Check your credit report

If you’ve been turned down for credit, it’s best to check your credit report. It could be that there are inaccuracies on your credit file that are holding you back. For example, if your personal details are incorrect — such as your name and address — your credit applications could be rejected. Lenders might think your application is fraudulent. Pay special attention to the number of accounts you have where you’ve taken out credit. If there’s anything you don’t recognise, contact the lender straightaway. It could be a sign of fraudulent activity. If this is the case, it might be why you’ve been turned down for credit. Lenders will see you already have multiple accounts where you’ve taken out credit. However, if these accounts aren’t yours, you need to address this issue as soon as possible. There also might be small things you can do to give your chances of acceptance a boost. Being on the electoral register, for example, helps lenders verify your address history. This assures them your application for credit is legitimate. You can get a Free Credit Report from TotallyMoney. Nevertheless, it’s best to check a report from Experian and Equifax, too. Credit reference agencies have different information on you, depending which one the lender reports to. You can never assume that because information on one report is accurate that it will be accurate on others. Rebuild your rating to avoid being turned down for credit in the future It’s no secret: the better your credit rating, the more likely lenders are to accept you for credit. It’s simple, right? Not necessarily. It’s all well and good for someone to say you need to improve your credit rating, but how do you do this? First things first: check your credit report, as mentioned above. It might help you identify areas that need improvement. What you don’t want to do is make changes to any area that’s already in good shape. To use a tired phrase: if it’s not broken — don’t fix it! For more tips on how to improve your credit rating, we recommend you look at our guide — ‘Improve Your Credit Score’.

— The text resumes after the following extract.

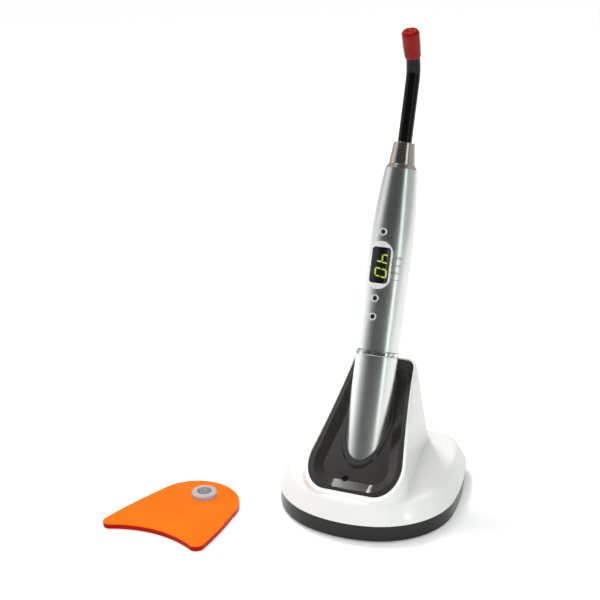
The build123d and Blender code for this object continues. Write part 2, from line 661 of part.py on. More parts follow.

What products are there to help me if I’ve been turned down for credit?

You’ve probably heard it before: you have to use credit to build credit. But if you’ve been turned down for credit a lot, how can you do this? No matter how desperate you are to borrow money, you should avoid payday loans. They can be more painful than stepping on Lego, and often make your financial situation much worse. Instead, there are a few products you can try.

Guarantor Loans

If you’re not eligible for a loan — even one designed for those with bad credit — you’re not completely out of options. A guarantor loan is where someone guarantees to pay on your behalf if you’re unable to. They are specifically designed for those with poor financial history or those who have been repeatedly turned down for credit. The guarantor could be a close friend, relative, or colleague. Remember, though, they are committing to paying the loan for you if you don’t meet your payments. It’s a lot for them to think about, but it’s an option available if you know someone suitable and willing.

Prepaid credit cards

These work similarly to a pay as you go mobile phone. You top up the card with a certain amount, and use that card for your spending. It means you can’t have a balance below £0. There are a few varieties of cards like these, but you need to look out for one that has a credit-building option.

A summary: what to do if you’ve been turned down for credit

• Stop applying for credit • Check your credit report to see if you can identify where you’re going wrong • If you need to apply, check your eligibility before you do • Make sure you’re applying for appropriate products • Consider prepaid credit cards and guarantor loans to rebuild your credit.